Now for some time now I have called myself an optimist. I like to believe that I can focus on the good and ignore the bad so that I will attain a better state of happiness even in the most adverse situations from joy in ill circumstances. When now joy in ill circumstances is perseverance, and perseverance in ill circumstances leads to good circumstances. When joy and good circumstances are combined, happiness is produced. And when perseverance and good circumstances coexist, success is produced. And when success is produced, the betterment of the person and perhaps the world comes about. Ultimately, and by definition, optimism, I believe, is the hope that this betterment of person and society will one day reach completion, which is perfection, or the certainly that ill circumstances will no longer come about. This is the way I like to look at the world.
Thus, having recently heard several times of people talking about “the power of negative thinking,” I immediately dismissed those people as pessimists. However, when I consider my worldview, I begin to see flaws in the wording. Yet in the wording, there is meaning (for words are the means to meaning), and meaning is the conveyance of truth. Through this, I am brought to “perseverance.” When I attempt to discern the nature of perseverance, I find that is connotation often has a deceiving likeness. Perseverance almost seems to imply waiting out the storm, so to speak, hoping (expecting/waiting) for circumstances to better themselves. However, the issue that follows here is a matter of causality. If one desires circumstances to change, then they must be waiting for some kind of effect brought on by a cause, for change does not come about uncaused.

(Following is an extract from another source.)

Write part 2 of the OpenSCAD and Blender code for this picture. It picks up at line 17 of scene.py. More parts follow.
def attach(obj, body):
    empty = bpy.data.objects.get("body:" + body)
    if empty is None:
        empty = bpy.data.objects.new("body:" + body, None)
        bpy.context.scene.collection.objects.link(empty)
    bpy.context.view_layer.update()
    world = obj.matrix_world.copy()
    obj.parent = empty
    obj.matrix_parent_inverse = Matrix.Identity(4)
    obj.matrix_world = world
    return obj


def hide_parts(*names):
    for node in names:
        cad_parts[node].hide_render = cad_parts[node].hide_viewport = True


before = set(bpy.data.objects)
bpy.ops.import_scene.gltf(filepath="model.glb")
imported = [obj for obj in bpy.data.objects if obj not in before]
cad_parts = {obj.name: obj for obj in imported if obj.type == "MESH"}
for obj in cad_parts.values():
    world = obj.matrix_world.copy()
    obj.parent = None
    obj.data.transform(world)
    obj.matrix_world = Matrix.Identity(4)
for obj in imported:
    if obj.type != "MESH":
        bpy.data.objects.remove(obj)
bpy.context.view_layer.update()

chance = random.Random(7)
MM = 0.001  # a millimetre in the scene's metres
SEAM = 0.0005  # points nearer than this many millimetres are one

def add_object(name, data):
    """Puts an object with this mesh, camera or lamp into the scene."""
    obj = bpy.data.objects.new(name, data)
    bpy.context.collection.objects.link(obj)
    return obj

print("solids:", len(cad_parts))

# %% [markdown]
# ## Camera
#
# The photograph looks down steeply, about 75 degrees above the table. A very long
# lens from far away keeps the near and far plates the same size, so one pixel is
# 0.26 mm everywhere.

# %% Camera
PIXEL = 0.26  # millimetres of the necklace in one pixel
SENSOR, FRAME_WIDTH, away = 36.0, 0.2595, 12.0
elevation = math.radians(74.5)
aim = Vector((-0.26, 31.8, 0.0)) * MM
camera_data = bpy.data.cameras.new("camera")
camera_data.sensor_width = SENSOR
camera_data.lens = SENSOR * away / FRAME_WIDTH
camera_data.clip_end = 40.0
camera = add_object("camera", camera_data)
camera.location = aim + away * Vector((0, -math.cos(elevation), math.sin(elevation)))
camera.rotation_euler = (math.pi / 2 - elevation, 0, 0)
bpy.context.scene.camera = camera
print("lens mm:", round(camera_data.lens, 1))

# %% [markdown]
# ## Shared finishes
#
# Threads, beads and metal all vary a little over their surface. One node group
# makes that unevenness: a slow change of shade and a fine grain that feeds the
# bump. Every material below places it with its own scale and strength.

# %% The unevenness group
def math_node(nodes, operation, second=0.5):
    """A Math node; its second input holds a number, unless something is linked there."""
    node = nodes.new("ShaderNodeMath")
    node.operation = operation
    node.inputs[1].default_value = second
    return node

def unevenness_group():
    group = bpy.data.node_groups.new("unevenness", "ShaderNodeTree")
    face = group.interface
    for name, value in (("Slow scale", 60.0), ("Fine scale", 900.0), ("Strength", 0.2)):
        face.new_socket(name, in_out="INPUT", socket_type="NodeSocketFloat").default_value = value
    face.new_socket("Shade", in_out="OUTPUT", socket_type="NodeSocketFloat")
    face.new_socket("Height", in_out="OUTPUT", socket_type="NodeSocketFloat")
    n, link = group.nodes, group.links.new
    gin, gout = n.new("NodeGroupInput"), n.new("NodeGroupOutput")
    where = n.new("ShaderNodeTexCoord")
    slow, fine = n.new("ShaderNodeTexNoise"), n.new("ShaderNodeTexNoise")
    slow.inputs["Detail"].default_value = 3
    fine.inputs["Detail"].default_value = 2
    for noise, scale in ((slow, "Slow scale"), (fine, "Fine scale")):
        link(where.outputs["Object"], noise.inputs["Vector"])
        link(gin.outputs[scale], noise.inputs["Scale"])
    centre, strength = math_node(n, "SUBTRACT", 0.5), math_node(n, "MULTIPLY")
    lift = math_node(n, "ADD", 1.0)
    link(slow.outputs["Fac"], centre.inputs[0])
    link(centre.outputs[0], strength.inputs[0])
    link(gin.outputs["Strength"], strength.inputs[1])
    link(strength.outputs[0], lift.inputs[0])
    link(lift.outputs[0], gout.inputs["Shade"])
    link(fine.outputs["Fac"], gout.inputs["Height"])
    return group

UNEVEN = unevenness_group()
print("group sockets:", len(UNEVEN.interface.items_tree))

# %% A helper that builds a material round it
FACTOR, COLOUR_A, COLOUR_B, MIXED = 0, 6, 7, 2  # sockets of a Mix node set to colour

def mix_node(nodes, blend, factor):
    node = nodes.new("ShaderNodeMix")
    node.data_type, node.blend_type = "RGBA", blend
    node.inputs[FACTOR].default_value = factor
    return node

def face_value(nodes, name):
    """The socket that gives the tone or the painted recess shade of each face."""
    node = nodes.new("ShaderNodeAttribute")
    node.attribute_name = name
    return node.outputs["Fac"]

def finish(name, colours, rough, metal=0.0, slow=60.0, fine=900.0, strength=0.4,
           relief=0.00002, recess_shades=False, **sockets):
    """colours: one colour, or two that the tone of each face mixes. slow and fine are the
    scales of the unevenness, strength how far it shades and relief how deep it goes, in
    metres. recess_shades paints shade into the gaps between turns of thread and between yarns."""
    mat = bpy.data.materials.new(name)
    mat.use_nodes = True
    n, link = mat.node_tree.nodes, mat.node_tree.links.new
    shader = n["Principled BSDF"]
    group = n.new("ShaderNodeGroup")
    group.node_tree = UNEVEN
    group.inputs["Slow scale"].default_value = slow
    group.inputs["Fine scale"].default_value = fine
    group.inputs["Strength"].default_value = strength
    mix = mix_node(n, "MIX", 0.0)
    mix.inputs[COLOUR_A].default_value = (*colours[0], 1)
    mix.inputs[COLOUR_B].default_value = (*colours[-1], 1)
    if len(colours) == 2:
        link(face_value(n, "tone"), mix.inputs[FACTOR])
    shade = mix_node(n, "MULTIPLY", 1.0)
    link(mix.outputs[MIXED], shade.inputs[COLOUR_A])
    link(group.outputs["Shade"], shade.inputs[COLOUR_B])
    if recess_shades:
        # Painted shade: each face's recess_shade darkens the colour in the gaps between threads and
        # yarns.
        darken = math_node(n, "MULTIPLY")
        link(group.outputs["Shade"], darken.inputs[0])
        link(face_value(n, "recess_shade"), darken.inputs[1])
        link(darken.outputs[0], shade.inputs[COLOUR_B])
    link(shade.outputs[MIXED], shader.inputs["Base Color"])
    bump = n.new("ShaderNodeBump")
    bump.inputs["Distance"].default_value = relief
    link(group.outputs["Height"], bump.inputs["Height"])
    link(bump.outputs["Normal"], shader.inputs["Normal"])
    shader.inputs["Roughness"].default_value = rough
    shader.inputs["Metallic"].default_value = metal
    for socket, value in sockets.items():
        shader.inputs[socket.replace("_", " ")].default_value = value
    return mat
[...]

“Perseverance,” therefore, seems to suggests that a person sits around and takes the beatings the world deals out to them, lying in wait for the beatings to stop because of something that causes them to stop, but this hope presupposes that there will be a cause of the cessation in the first place. As David Hume would argue, just because something has happened continually in the past, it does not necessarily have to happen again. This assumption then makes out perseverance to be a cowards term, but this is not the proper one. “Perseverance” is by no means the trait of a coward. The true nature of perseverance is the active seeking out the end of bad circumstances, utilizing all possible resources and taking all options available save those which trespass upon moral boundaries. Furthermore, it is also the resolution not to give up trying to find good circumstances, no matter how hopeless the possibility of their ending might seem; for it is through action that causes come about, and through causes there come effects.
Moreover, even if one is experiences good circumstances, there is a near certain probability that they are headed into ill ones, for there are two phases of life: good times and bad times, both of which I have already referenced. If one is an optimist, be definition, they should hope that there is a way to avoid entering into bad times; however, if tendency shows that bad times follow good times, then optimists should seek to stop this. But they cannot simply wait for a cause exterior to them to stop the bad times from happening; for this is a contradictory assumption: to think that bad times will naturally come, but to suppose at the same time that something will cause the bad times not to occur is mere unreasonability. Thus, in order to prevent bad times from happening, internal action must be take on the part of the persevering person. Therefore, perseverance requires action.
This definition at its very heart appeals and relates itself to practicality, which is the forsaking of all things being done without a purpose and the focusing on those things which will best lead to a purpose even though they might not have aesthetically pleasing value. Now if I pride myself in optimism, but I think negatively, I would have before claim that I was a liar. However, I have come to see negative thinking with the limitation of having the right mindset as a characteristic of practicality and perseverance which is compatible optimism. Returning to my anecdote, I heard some people speaking of the power of negative thinking and thought them pessimistic; however, in light of this it turns out that the opposite is true. The link here is that optimism first requires the hope for improvement in both good times and bad, and the nature of hope is much more certain than desire. If one desired for success and good circumstances, it might be fine then to just sit and wait for an exterior cause to enact a pleasing effect, but it follows, therefore, based on all I have just established that if one is an optimist, then they will hope, and thus they will actively seek to enact change themselves.
Now in order to enact change, one must identify purpose, and the identification of purpose is the recognition of injustices and ill circumstances in the world coupled with the plan of action to resolve them. Yet this recognition requires negative thinking, because it demands the suggestion of both current ill circumstances, and ill circumstances that may be brought about in the future by some cause that must be discovered (for if the cause is prevented, then the effect too will be prevented). Therefore, I propose that negative thinking, the focusing on the bad circumstances, is a characteristic inherent of optimism.
In direct response to this particular situation, which came to mind as a result of my friend’s assertion, as an optimist, I choose to think the best of this situation and hope for the best, but I think also of the negatives implied, preparing to remove the worst causes. Thus my motto: “Prepare for the worst; hope for the best.”